In India, the crew visited the under-construction Temple of the Vedic Planetarium in Mayapur. Set to be ISKCON’s flagship temple when it opens in 2022, it’s the realization of a long-cherished dream of Srila Prabhupada. It will cover 520,000 square feet, be thirty storeys high, and will feature detailed models of the universe as described in Vedic texts.
In Mumbai, the “Joy”-film crew looked at some of ISKCON’s biggest charity efforts for the body, mind and soul. They interviewed Annamrita director Radha Krishna Das, asking him how the charity manages to feed sanctified vegetarian food to 1.2 million children every day, and spoke to Annamrita board-member Bhakti Charu Swami as well as billionaire supporters of the project. They also interviewed Dr. Madhavananda at Bhaktivedanta Hospital, where the spiritual atmosphere helps heal the soul along with the body.
Krishna-lila interviews businessman Ajay Piramal about his involvement in Mumbai's Annamrita charity
In Australia, Krishna-lila hired a local crew to film at some of the most successful devotee-run restaurants in the world, and interview their chefs, managers and guests about how ISKCON has helped make vegetarianism trendy and widely accepted.

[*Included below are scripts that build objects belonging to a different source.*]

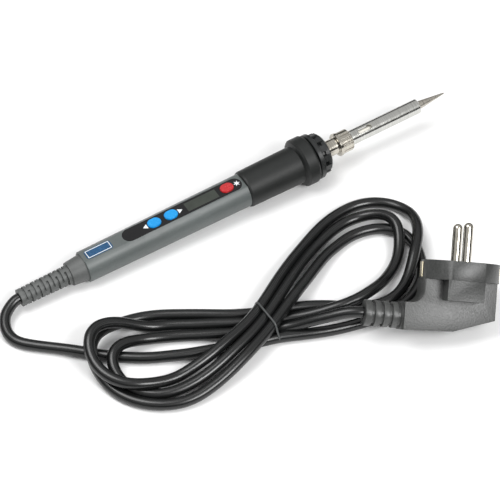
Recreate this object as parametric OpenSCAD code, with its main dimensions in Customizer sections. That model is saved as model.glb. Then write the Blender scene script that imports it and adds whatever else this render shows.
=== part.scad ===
// Mains soldering iron with a display in the handle, its cord tied in a bundle, and its plug.
// The iron's own pieces are drawn along X from the tail of the strain relief, with Z square to
// the flat of the handle; on_rest() then tilts the iron onto its grip flange and handle end.
// Millimetres throughout.

/* [Handle] */
// Length of the handle between strain relief and grip
handle_len = 92.4; // [85:0.1:105]
// Radius of the handle at its rear end
handle_r_rear = 8.15; // [7.9:0.05:8.4]
// Radius of the handle where it meets the grip
handle_r_front = 8.9; // [8.7:0.05:9.4]
// Height of the handle's flat above the axis
flat_h = 7.4; // [7.3:0.05:7.6]
// Radius of the bore inside the handle
handle_bore_r = 6.3; // [6.2:0.05:6.5]

/* [Control panel] */
// Length of the black panel
panel_len = 68.3; // [66:0.1:74]
// Width of the black panel
panel_w = 8; // [7.6:0.1:8.6]
// Thickness of the black panel
panel_t = 0.5; // [0.45:0.05:0.6]
// Length of a button along the handle
button_l = 7.2; // [6:0.1:8]
// Width of a button across the handle
button_w = 5.8; // [5:0.1:6]
// How far a button goes down
button_travel = 0.4; // [0.2:0.05:0.4]
// Length of the display window
window_len = 18; // [14:0.1:19]
// Width of the display window
window_w = 5.8; // [5:0.1:6]

/* [Grip and nose] */
// Length of the grip in front of the handle, flange included
grip_len = 39.9; // [38:0.1:48]
// Radius of the grip at its rear edge
grip_r_rear = 9.75; // [9.6:0.05:10.4]
// Radius of the grip behind its flange
grip_r_front = 10.15; // [10:0.05:11]
// Radius of the flange that keeps the fingers off the hot end
flange_r = 12.95; // [12:0.05:14]
// Radius of the nose's front disc
disc_r = 10.3; // [9.8:0.05:11]
// Number of slots round the nose
nose_slots = 12; // [8:1:16]

/* [Hot end] */
// Radius of the steel sleeve
sleeve_r = 4; // [3.9:0.05:4.1]
// Length of the sleeve seen in front of the nut
sleeve_len = 43.1; // [38:0.1:55]
// Wall of the sleeve
sleeve_wall = 0.55; // [0.4:0.05:0.6]
// Radius of the tip's shank
shank_r = 3.25; // [3.1:0.05:3.3]
// Length of the tip seen in front of the sleeve
tip_len = 16.9; // [12:0.1:30]
// Radius of the heating rod
heater_r = 1.95; // [1.8:0.05:2]
// Radius of the ferrule's thread
thread_r = 4.8; // [4.75:0.05:4.9]
// Travel of the nut along its thread
thread_travel = 5; // [3:0.5:6]

/* [Cord and plug] */
// Outer diameter of the cord
cord_d = 5.6; // [5:0.1:5.6]
// Diameter of the plug's round head
head_d = 38; // [37:0.5:39]
// Diameter of a plug pin
pin_d = 4.8; // [4:0.1:4.8]
// Length of a plug pin
pin_len = 19; // [18.5:0.5:19.5]
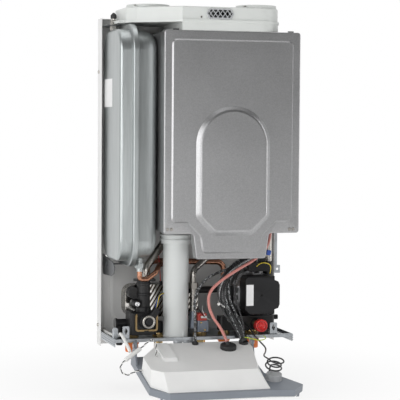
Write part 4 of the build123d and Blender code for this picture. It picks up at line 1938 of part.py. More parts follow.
with BuildPart() as gauge_capillary:
    lead_in = [
        (112, -134, 30), (112, -150, 30), (115, -TRAY_DEPTH + 13, 21),
        (121, -TRAY_DEPTH - 6, 6), (132, -TRAY_DEPTH - 18, -8), (138, -TRAY_DEPTH - 38, -18),
        (128, -TRAY_DEPTH - 66, -24), (112, -TRAY_DEPTH - 94, -28)]
    nodes = [coil_node(quarter) for quarter in range(4 * COIL_TURNS)]
    with BuildLine() as winding:
        FilletPolyline(*lead_in, radius=bend_radii(lead_in))
        at = Vector(*lead_in[-1])
        way = (at - Vector(*lead_in[-2])).normalized()
        for place, place_way in nodes + [(gauge_stub, PANEL_UP * -1)]:
            for arc in biarc(at, way, place, place_way):
                add(arc)
            at, way = place, place_way
    with BuildSketch(Plane(origin=winding.line @ 0, z_dir=winding.line % 0)):
        Circle(CAPILLARY_DIAMETER / 2)
    sweep()
SAMPLES = 500
tube = winding.wires()[0]
samples = [tube @ (k / SAMPLES) for k in range(SAMPLES + 1)]
apart = int(3 * CAPILLARY_DIAMETER / (tube.length / SAMPLES)) + 1
least = min((a - b).length for k, a in enumerate(samples) for b in samples[k + apart:])
print(f"gauge capillary: smallest bend {min(bend_radii(lead_in)):.1f}, length {tube.length:.0f}, "
      f"least gap to itself {least - CAPILLARY_DIAMETER:.2f}")
save(gauge_capillary.part, "gauge_capillary")
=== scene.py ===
"""Looks of a wall-hung combi boiler whose casing is off and whose control panel hangs open."""

from math import cos, pi, radians, sin

import bmesh
import bpy
from mathutils import Matrix, Vector


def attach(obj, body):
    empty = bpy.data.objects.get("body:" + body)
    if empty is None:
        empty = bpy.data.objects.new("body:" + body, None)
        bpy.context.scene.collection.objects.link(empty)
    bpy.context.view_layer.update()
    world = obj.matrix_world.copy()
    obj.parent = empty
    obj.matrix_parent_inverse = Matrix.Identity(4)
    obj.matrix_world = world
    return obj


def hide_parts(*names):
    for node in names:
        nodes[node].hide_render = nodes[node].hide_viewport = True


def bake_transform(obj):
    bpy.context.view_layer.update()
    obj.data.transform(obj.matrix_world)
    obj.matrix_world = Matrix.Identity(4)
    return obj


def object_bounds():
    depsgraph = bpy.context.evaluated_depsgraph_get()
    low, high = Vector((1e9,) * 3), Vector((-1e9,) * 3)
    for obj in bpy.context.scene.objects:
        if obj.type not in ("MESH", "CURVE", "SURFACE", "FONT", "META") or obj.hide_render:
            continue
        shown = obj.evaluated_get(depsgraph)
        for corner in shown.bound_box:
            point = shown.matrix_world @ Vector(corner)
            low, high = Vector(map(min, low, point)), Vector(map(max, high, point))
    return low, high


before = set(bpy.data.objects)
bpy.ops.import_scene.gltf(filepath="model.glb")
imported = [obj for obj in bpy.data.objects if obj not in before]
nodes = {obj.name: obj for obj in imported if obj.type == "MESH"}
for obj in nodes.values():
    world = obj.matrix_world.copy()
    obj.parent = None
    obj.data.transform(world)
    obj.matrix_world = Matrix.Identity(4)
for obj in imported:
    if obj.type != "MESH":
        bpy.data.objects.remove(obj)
cad_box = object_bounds()
MM = 0.001

# ---------------------------------------------------------------- shader helpers


def feed(tree, node, inputs):
    """Gives a node's inputs their links, numbers or colours."""
    for socket, value in inputs.items():
        if hasattr(value, "links"):
            tree.links.new(value, node.inputs[socket])
        else:
            node.inputs[socket].default_value = value


def add_node(tree, kind, inputs=None, **settings):
    """A new shader node with its settings and inputs."""
    node = tree.nodes.new("ShaderNode" + kind)
    for title, value in settings.items():
        setattr(node, title, value)
    feed(tree, node, inputs or {})
    return node


def maths(tree, operation, first, second=None, clamp=False):
    """A Math node whose inputs are outputs of others or numbers; returns its output."""
    inputs = {0: first} if second is None else {0: first, 1: second}
    return add_node(tree, "Math", inputs, operation=operation, use_clamp=clamp).outputs[0]


def ramp(tree, value, span, result, kind="SMOOTHSTEP"):
    """A Map Range node, which turns one span of numbers into another; returns its output."""
    inputs = dict(zip(("From Min", "From Max", "To Min", "To Max"), (*span, *result)))
    inputs["Value"] = value
    return add_node(tree, "MapRange", inputs, interpolation_type=kind).outputs["Result"]


def noise(tree, where, scale, detail):
    """The grey value of a Noise texture."""
    return add_node(tree, "TexNoise", {"Vector": where, "Scale": scale, "Detail": detail,
                                       "Roughness": 0.55}).outputs["Fac"]


def blend_colour(tree, share, first, second, kind="MIX"):
    """A colour Mix node; returns its output."""
    return add_node(tree, "Mix", {0: share, 6: first, 7: second}, data_type="RGBA",
                    blend_type=kind).outputs[2]


def coordinate(tree, kind="Object"):
    """A texture coordinate."""
    return add_node(tree, "TexCoord").outputs[kind]


def new_material(name):
    """A node material, its tree and its shader."""
    paint = bpy.data.materials.new(name)
    paint.use_nodes = True
    return paint, paint.node_tree, paint.node_tree.nodes["Principled BSDF"]


def new_group(name, inputs, outputs):
    """A node group with defaults for its colours and numbers; returns it and its two ends."""
    group = bpy.data.node_groups.new(name, "ShaderNodeTree")
    for title, value in inputs.items():
        kind = "NodeSocketColor" if isinstance(value, tuple) else "NodeSocketFloat"
        socket = group.interface.new_socket(title, in_out="INPUT", socket_type=kind)
        socket.default_value = value
    for title, kind in outputs.items():
        group.interface.new_socket(title, in_out="OUTPUT", socket_type="NodeSocket" + kind)
    return group, group.nodes.new("NodeGroupInput").outputs, group.nodes.new("NodeGroupOutput")


# ---------------------------------------------------------------- camera, light, floor

CAMERA_PLACE = (-1.017184, -3.582153, 0.508618)
CAMERA_AZIMUTH = 16.421
CAMERA_PITCH = -2.89
CAMERA_ROLL = 0.4
PICTURE_SIDE = 400
FOCAL_PIXELS = 1517.409
SENSOR = 36.0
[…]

Finally, the team also filmed the epic New York Rathayatra, which draws thousands of devotees from around the world to parade down Fifth Avenue. While in the city, they also took a tour of the key spots in the history of ISKCON, which was of course incorporated in New York in 1966.
“The idea is to demonstrate ISKCON’s progress by showing our humble beginnings at 26 2nd Avenue, then cutting to the Temple of the Vedic Planetarium,” says Krishna-lila. “Or to show the tree at Tompkins Square Park where the very first public chanting was held, and then cut to the Mantra Yoga event in Moscow with thousands of people.”
Radha Krishna Das (left) invited the filming crew - Krishna Lila, Gaura Govinda and Suravarya - for a healthy Food for Life breakfast at the Annamrita kitchen near Chowpatty.
Next, in December, the Joy of Devotion crew are heading to Brazil, which will represent ISKCON book distribution aspect in the film. In the ‘80s and ‘90s, devotees there distributed nearly one million of Prabhupada’s books a year. And now, after a period of struggle, Latin America is heading back to the top – in 2012 the Portuguese and Spanish division of the Bhaktivedanta Book Trust collectively sold over one million books for the first time in decades.
Lastly, the team hopes to also film in South Africa around the theme of festivals.
Joy of Devotion is set to be released in a short 15-minute version online in early February, and in a longer 45-minute version for screening at ISKCON 50th anniversary events around the world in mid 2016. The longer version will be edited and shot so as to make it suitable for TV broadcast, in the hope that it will reach a wide audience as well.
“It’s been a treasure-hunt for me and our crew,” says Krishna-lila. “Going around the world and meeting all these wonderful people was such an amazing experience. Because the actual strength and treasure of ISKCON is not the big buildings or land, but the devotees. And they have so much talent, and such beautiful golden hearts devoted to Krishna – and to doing good for this world – that it’s just going to be really, really uplifting for viewers to see.”